▶ _PROBLEM REQUIREMENTS_:
In the listing that follows, the range to quote begins at the line that has "for node, make" and ends after the line that has "DOUBLES = 1e-7"; quote it verbatim and add nothing.

***

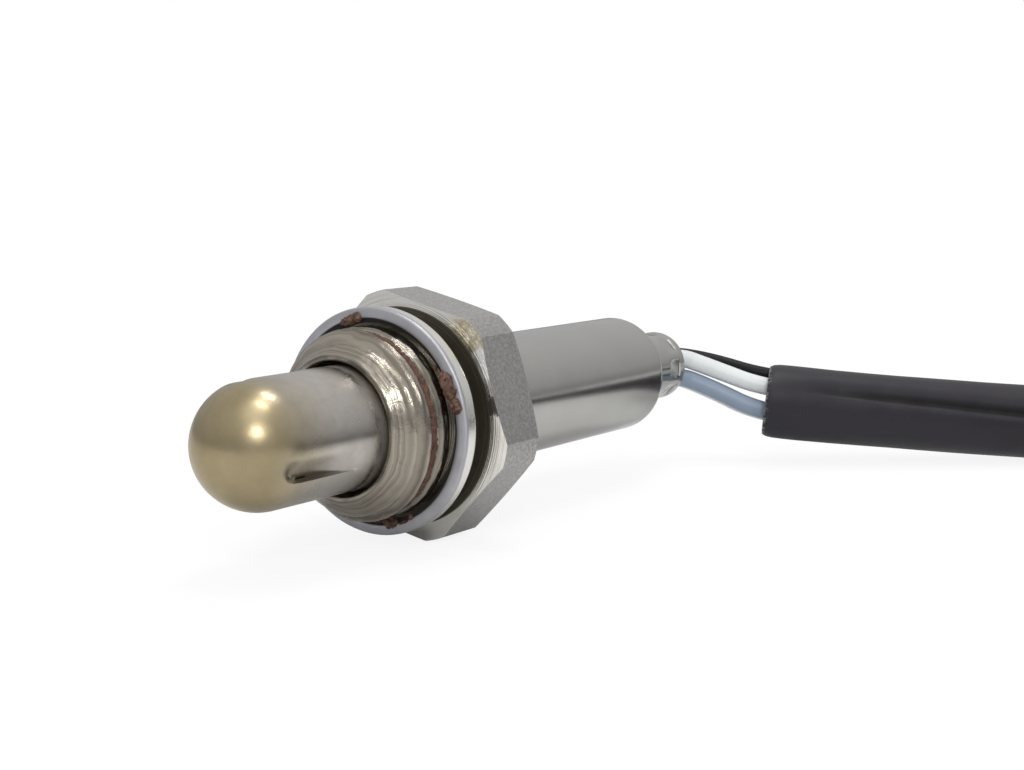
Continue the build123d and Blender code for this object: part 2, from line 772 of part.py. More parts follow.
def plug_wire(name):
    """Wire from the sleeve's end, round into the plug, to its blade's barrel."""
    wire, side, row = plug_ends[name]
    half = plug_pitch / 2
    low, high = lead_z + row * mouth_spread, plug_z + row * half
    points = [(coil_end.X + side * mouth_spread, coil_end.Y + mouth_depth, low)]
    for step, (inset, offset, degrees) in enumerate(plug_route):
        x, y = -inset * plug_rear_inset, -offset * plug_offset
        share = step / (len(plug_route) - 1)
        spread = side * (mouth_spread + (half - mouth_spread) * share)
        out = (math.cos(math.radians(degrees)), math.sin(math.radians(degrees)))
        points.append((coil_end.X + x + spread * out[0], coil_end.Y + y + spread * out[1],
                       low + (high - low) * share))
    end = plug_plane.origin - Vector(blade_barrel_start, side * half, 0)
    points.append((end.X, end.Y, high))
    conductor = Pos(side * half, row * half) * Circle(conductor_d / 2)
    stub_end = blade_barrel_start + blade_barrel_length - barrel_floor
    return cord_tube(name, points, wires[wire][1]) + in_plug(conductor, blade_barrel_start, stub_end)


nodes = {
    "sensor_shell": sensor_shell,
    "outer_protective_tube": outer_protective_tube,
    "inner_protective_tube": inner_protective_tube,
    "captive_gasket": captive_gasket,
    "zirconia_element": zirconia_element,
    "element_seal_washer": element_seal_washer,
    "talc_packing": talc_packing,
    "ceramic_bush": ceramic_bush,
    "crimp_ring": crimp_ring,
    "heater_rod": heater_rod,
    "signal_contact": lambda: signal_contact(wires["black_wire"][0]),
    "ground_contact": lambda: ground_contact(wires["grey_wire"][0]),
    "heater_contact_1": lambda: heater_contact(wires["white_wire_1"][0]),
    "heater_contact_2": lambda: heater_contact(wires["white_wire_2"][0]),
    "ceramic_carrier": ceramic_carrier,
    "carrier_spring": carrier_spring,
    "casing_sleeve": casing_sleeve,
    "wire_grommet": wire_grommet,
    "lead_sleeve": lead_sleeve,
    "lead_coil": lead_coil,
    "coil_tie": coil_tie,
    "plug_housing": plug_housing,
    "plug_blades": plug_blades,
    "plug_wire_seals": plug_wire_seals,
    "plug_retainer": plug_retainer,
    "plug_end_cap": plug_end_cap,
}

os.makedirs("parts", exist_ok=True)
for node, make in nodes.items():
    shape = make()
    if isinstance(shape, list):
        shape = Compound(children=shape)
    export_step(shape, f"parts/{node}.step")
for node in wires:
    export_step(sensor_wire(node), f"parts/{node}.step")
for node in plug_ends:
    export_step(plug_wire(node), f"parts/{node}.step")
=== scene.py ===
import math

import bmesh
import bpy
from bpy.props import FloatProperty, FloatVectorProperty, IntProperty, PointerProperty
from mathutils import Matrix, Vector, noise


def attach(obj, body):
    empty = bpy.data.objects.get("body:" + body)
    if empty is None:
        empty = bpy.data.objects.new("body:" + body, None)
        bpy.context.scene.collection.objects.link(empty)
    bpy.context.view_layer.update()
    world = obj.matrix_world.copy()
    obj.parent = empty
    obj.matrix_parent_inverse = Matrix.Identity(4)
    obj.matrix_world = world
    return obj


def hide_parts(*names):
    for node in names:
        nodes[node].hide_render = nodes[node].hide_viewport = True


bl_info = {
    "name": "Oxygen Sensor",
    "version": (1, 0, 0),
    "blender": (4, 5, 0),
    "location": "3D View > Sidebar > Oxygen Sensor",
    "description": "Dresses the packed oxygen sensor with worn steel, wires, a sleeved lead and its plug",
    "category": "Object",
}

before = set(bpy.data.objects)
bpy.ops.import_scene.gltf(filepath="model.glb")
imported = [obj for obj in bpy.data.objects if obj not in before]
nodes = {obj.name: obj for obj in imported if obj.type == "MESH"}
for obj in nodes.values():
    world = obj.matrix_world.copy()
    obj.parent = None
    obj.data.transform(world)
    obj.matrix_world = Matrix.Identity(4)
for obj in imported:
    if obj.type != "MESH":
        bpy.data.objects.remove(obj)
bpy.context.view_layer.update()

MM = 0.001
IMAGE_WIDTH = 1024
SHARP_ANGLE = 32.0
DOUBLES = 1e-7

# ------------------------------------------------------------------ sizes of the sensor, in millimetres
# The axis is Y, the tip points to -Y, and the origin is in the hexagon's front face.
THREAD_R = 8.93
THREAD_PITCH = 1.5
THREAD_REAR_Y = -4.0
RIM_Y = -9.3
RIM_R = 6.195
RIM_FLAT = 0.45
# how sharply the lead-in meets the crests: larger is sharper
LEAD_IN_EDGE = 7.0
# the groove's half widths in front and behind, and its depth along Y where the lead-in wears it away
GROOVE_WIDTHS = (0.62, 0.42)
FRONT_GROOVES = ((-8.8, 0.0), (-8.3, 0.34), (-7.6, 0.28), (-7.0, 0.34))
# the last crest slopes down to the neck: how far, and over which turns past the last groove
LAST_CREST_DROP = 0.32
LAST_CREST_TURN = 0.82
LAST_CREST_REACH = 0.55
RUN_OUT_ANGLE = 0.6
FRONT_BORE_R = 3.4
LEDGE_Y = 0.5
NECK_R = 8.1
RECESS_Y = -4.6
SPIGOT_R = 5.2
SPIGOT_Y = -8.1
INNER_SEAT_Y = -5.2
INNER_TUBE_R = 4.3
SHELL_BORE_R = 5.0
HEX_R = 11.0
HEX_SHARP_R = HEX_R / math.cos(math.radians(30))
HEX_CORNER_R = HEX_SHARP_R - 0.6
HEX_LENGTH = 6.0
HEX_FACE_R = 10.4
HEX_CHAMFER = 0.5
HEX_TURN = math.radians(16.9)
# marks on the hexagon's turned corners: a scuff, a painted highlight and a golden patch
SCUFF = (10.7, 0.2, 1.9)
PAINTED_HIGHLIGHT = (9.55, 0.2, 5.5)
GILDED = (7.9, 0.2, 7.9)
COLLAR_R = 5.86
COLLAR_REAR_Y = 13.9
LIP_R = 4.0
LIP_Y = 13.0
TUBE_R = 5.73
TUBE_WALL = 0.5
TUBE_TIP_Y = -24.84
TUBE_DOME_Y = TUBE_TIP_Y + TUBE_R
# where the tip's tint fades, and where soot and painted shade thicken on the tube in the shell's recess
TINT_Y = (-20.5, -14.0)
SOOT_SHADE_Y = (-8.9, -7.5)
LOUVRE_COUNT = 3
LOUVRE_FIRST = math.radians(-15.0)
LOUVRE_FRONT_Y = -21.5
LOUVRE_REAR_Y = -11.7
LOUVRE_WIDTH = 2.4
LOUVRE_DEPTH = 0.6
LOUVRE_NOSE = 1.3
LOUVRE_RISE = 1.2
LOUVRE_RUN_OUT = 6.5
# a louvre is sheared from the wall at its lower edge, with a slot behind it, and its inside lags a little
SHEAR_ANGLE = LOUVRE_FIRST - LOUVRE_WIDTH / 2 / TUBE_R
SHEAR_GAP = 0.02
INSIDE_SHIFT = 0.33
SLOT_WIDTH = 0.6
SLOT_ASIDE = -0.27
GASKET_R = 10.65
GASKET_BORE_R = 9.2
GASKET_THICK = 1.8
GASKET_Y = -3.5
GASKET_TILT = math.radians(2.2)
GASKET_CRUSH = 0.05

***

▶ _WRITTEN SOLUTION_:
for node, make in nodes.items():
    shape = make()
    if isinstance(shape, list):
        shape = Compound(children=shape)
    export_step(shape, f"parts/{node}.step")
for node in wires:
    export_step(sensor_wire(node), f"parts/{node}.step")
for node in plug_ends:
    export_step(plug_wire(node), f"parts/{node}.step")
=== scene.py ===
import math

import bmesh
import bpy
from bpy.props import FloatProperty, FloatVectorProperty, IntProperty, PointerProperty
from mathutils import Matrix, Vector, noise


def attach(obj, body):
    empty = bpy.data.objects.get("body:" + body)
    if empty is None:
        empty = bpy.data.objects.new("body:" + body, None)
        bpy.context.scene.collection.objects.link(empty)
    bpy.context.view_layer.update()
    world = obj.matrix_world.copy()
    obj.parent = empty
    obj.matrix_parent_inverse = Matrix.Identity(4)
    obj.matrix_world = world
    return obj


def hide_parts(*names):
    for node in names:
        nodes[node].hide_render = nodes[node].hide_viewport = True


bl_info = {
    "name": "Oxygen Sensor",
    "version": (1, 0, 0),
    "blender": (4, 5, 0),
    "location": "3D View > Sidebar > Oxygen Sensor",
    "description": "Dresses the packed oxygen sensor with worn steel, wires, a sleeved lead and its plug",
    "category": "Object",
}

before = set(bpy.data.objects)
bpy.ops.import_scene.gltf(filepath="model.glb")
imported = [obj for obj in bpy.data.objects if obj not in before]
nodes = {obj.name: obj for obj in imported if obj.type == "MESH"}
for obj in nodes.values():
    world = obj.matrix_world.copy()
    obj.parent = None
    obj.data.transform(world)
    obj.matrix_world = Matrix.Identity(4)
for obj in imported:
    if obj.type != "MESH":
        bpy.data.objects.remove(obj)
bpy.context.view_layer.update()

MM = 0.001
IMAGE_WIDTH = 1024
SHARP_ANGLE = 32.0
DOUBLES = 1e-7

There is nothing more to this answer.